#### Dataset section
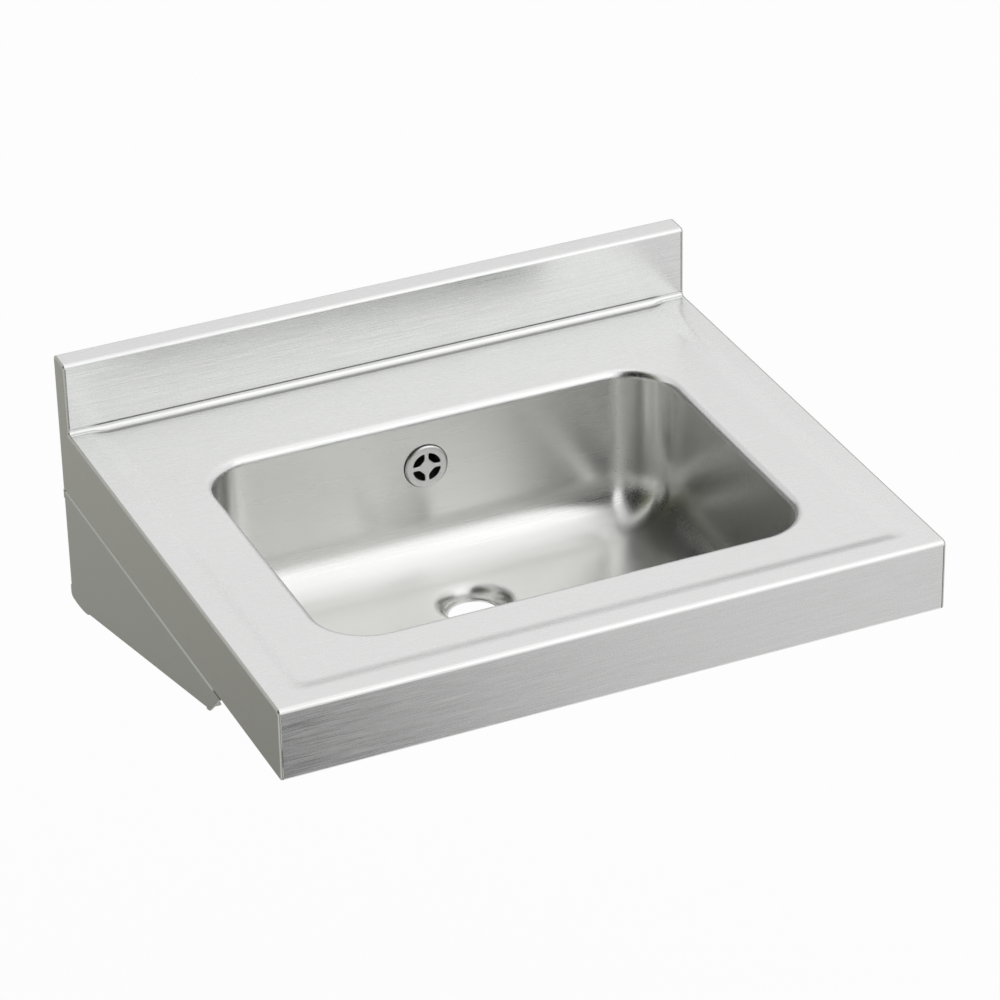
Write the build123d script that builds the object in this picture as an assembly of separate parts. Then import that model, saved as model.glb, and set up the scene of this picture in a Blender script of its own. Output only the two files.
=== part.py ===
from build123d import *
import math
import os

# Wall-hung stainless steel lavatory with a drawn bowl, a backsplash, a front apron, plain end
# panels and a support bracket under each end.
# Frame: X to the right for someone standing at the bowl, Y towards the wall with the wall face
# at y = 0, Z up with the raised edge of the deck at z = 0. All sizes are in millimetres.

# Overall size
width = 558.8
depth = 482.6
height = 228.6
backsplash_height = 63.5
backsplash_depth = 22.2
apron_height = 61.9

# Sheet and bends of the shell, outside radii
sheet = 1.2
apron_top_radius = 4.0
apron_bottom_radius = 2.4
backsplash_top_radius = 3.5
backsplash_rear_radius = 2.4
end_edge_radius = 2.0
cove_radius = 7.5
return_width = 16.0
rear_flange_bottom = 24.0
seam_gap = 0.6
notch_gap = 1.0

# Shallow recess of the deck inside its raised edge
deck_recess = 2.0
raised_edge = 17.5
ramp_width = 17.0
recess_corner = 10.0

# Bowl
bowl_width = 406.4
bowl_length = 292.1
bowl_front_ledge = 73.0
bowl_depth = 139.7
bowl_corner = 44.45
rim_radius = 7.1
floor_radius = 38.1
wall_draft = 1.0

# Drain hole and its swaged seat
drain_radius = 22.225
drain_from_wall = 203.2
drain_seat_depth = 4.8
drain_seat_flat = 24.5
drain_seat_edge = 33.5

# Overflow in the rear wall of the bowl
overflow_x = -4.4
overflow_drop = 48.6
overflow_hole_radius = 15.5
grille_radius = 19.0
grille_thickness = 1.8
grille_edge_radius = 1.2
petal_radius = 12.6
petal_hub = 6.5
petal_hub_curve = 4.2
petal_arm = 3.6
sleeve_radius = 14.0
sleeve_wall = 1.2
sleeve_clearance = 0.3
seal_thickness = 0.8
seal_margin = 0.4
gasket_thickness = 3.0
elbow_flange_radius = 20.0
elbow_flange = 3.0
elbow_body_radius = 17.0
elbow_body_length = 26.0
elbow_wall = 2.0
spigot_radius = 9.5
spigot_wall = 2.0
spigot_neck_radius = 11.2
spigot_below_flange = 20.0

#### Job
Print the material above once more, exactly.

#### Task output
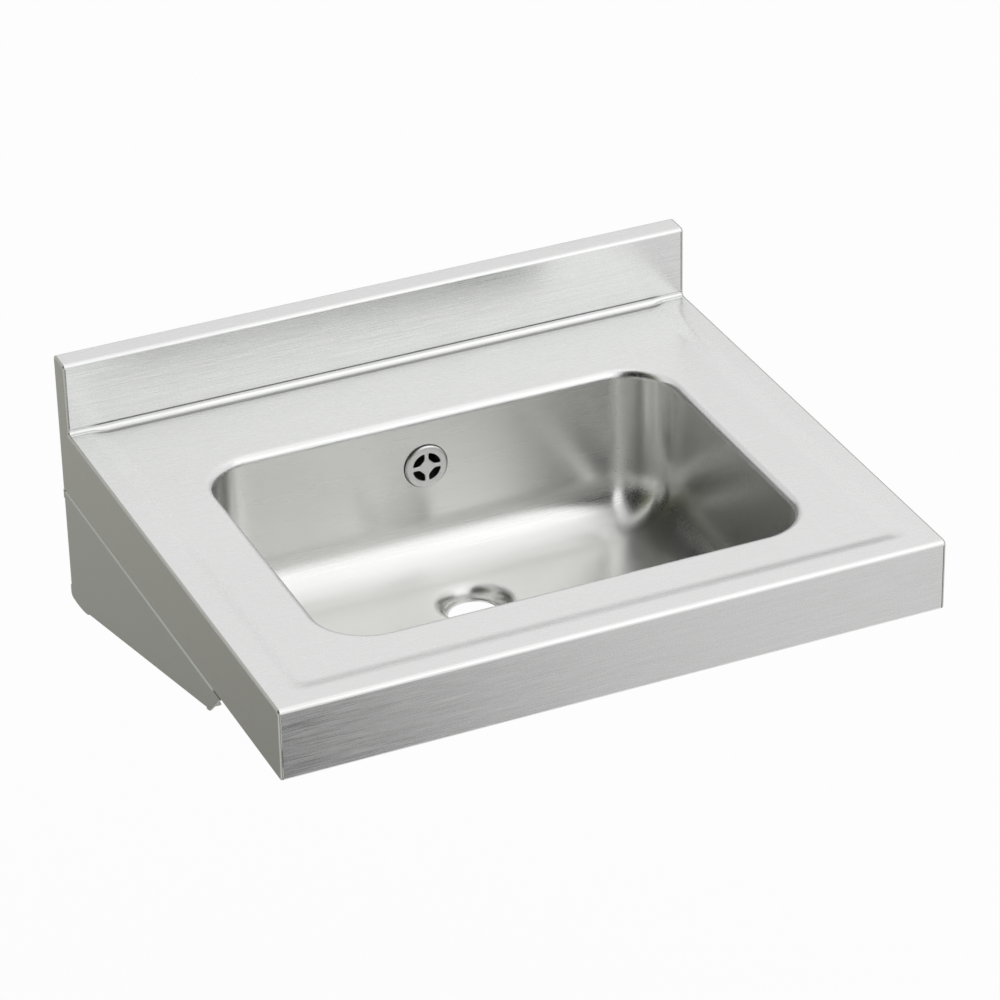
Write the build123d script that builds the object in this picture as an assembly of separate parts. Then import that model, saved as model.glb, and set up the scene of this picture in a Blender script of its own. Output only the two files.
=== part.py ===
from build123d import *
import math
import os

# Wall-hung stainless steel lavatory with a drawn bowl, a backsplash, a front apron, plain end
# panels and a support bracket under each end.
# Frame: X to the right for someone standing at the bowl, Y towards the wall with the wall face
# at y = 0, Z up with the raised edge of the deck at z = 0. All sizes are in millimetres.

# Overall size
width = 558.8
depth = 482.6
height = 228.6
backsplash_height = 63.5
backsplash_depth = 22.2
apron_height = 61.9

# Sheet and bends of the shell, outside radii
sheet = 1.2
apron_top_radius = 4.0
apron_bottom_radius = 2.4
backsplash_top_radius = 3.5
backsplash_rear_radius = 2.4
end_edge_radius = 2.0
cove_radius = 7.5
return_width = 16.0
rear_flange_bottom = 24.0
seam_gap = 0.6
notch_gap = 1.0

# Shallow recess of the deck inside its raised edge
deck_recess = 2.0
raised_edge = 17.5
ramp_width = 17.0
recess_corner = 10.0

# Bowl
bowl_width = 406.4
bowl_length = 292.1
bowl_front_ledge = 73.0
bowl_depth = 139.7
bowl_corner = 44.45
rim_radius = 7.1
floor_radius = 38.1
wall_draft = 1.0

# Drain hole and its swaged seat
drain_radius = 22.225
drain_from_wall = 203.2
drain_seat_depth = 4.8
drain_seat_flat = 24.5
drain_seat_edge = 33.5

# Overflow in the rear wall of the bowl
overflow_x = -4.4
overflow_drop = 48.6
overflow_hole_radius = 15.5
grille_radius = 19.0
grille_thickness = 1.8
grille_edge_radius = 1.2
petal_radius = 12.6
petal_hub = 6.5
petal_hub_curve = 4.2
petal_arm = 3.6
sleeve_radius = 14.0
sleeve_wall = 1.2
sleeve_clearance = 0.3
seal_thickness = 0.8
seal_margin = 0.4
gasket_thickness = 3.0
elbow_flange_radius = 20.0
elbow_flange = 3.0
elbow_body_radius = 17.0
elbow_body_length = 26.0
elbow_wall = 2.0
spigot_radius = 9.5
spigot_wall = 2.0
spigot_neck_radius = 11.2
spigot_below_flange = 20.0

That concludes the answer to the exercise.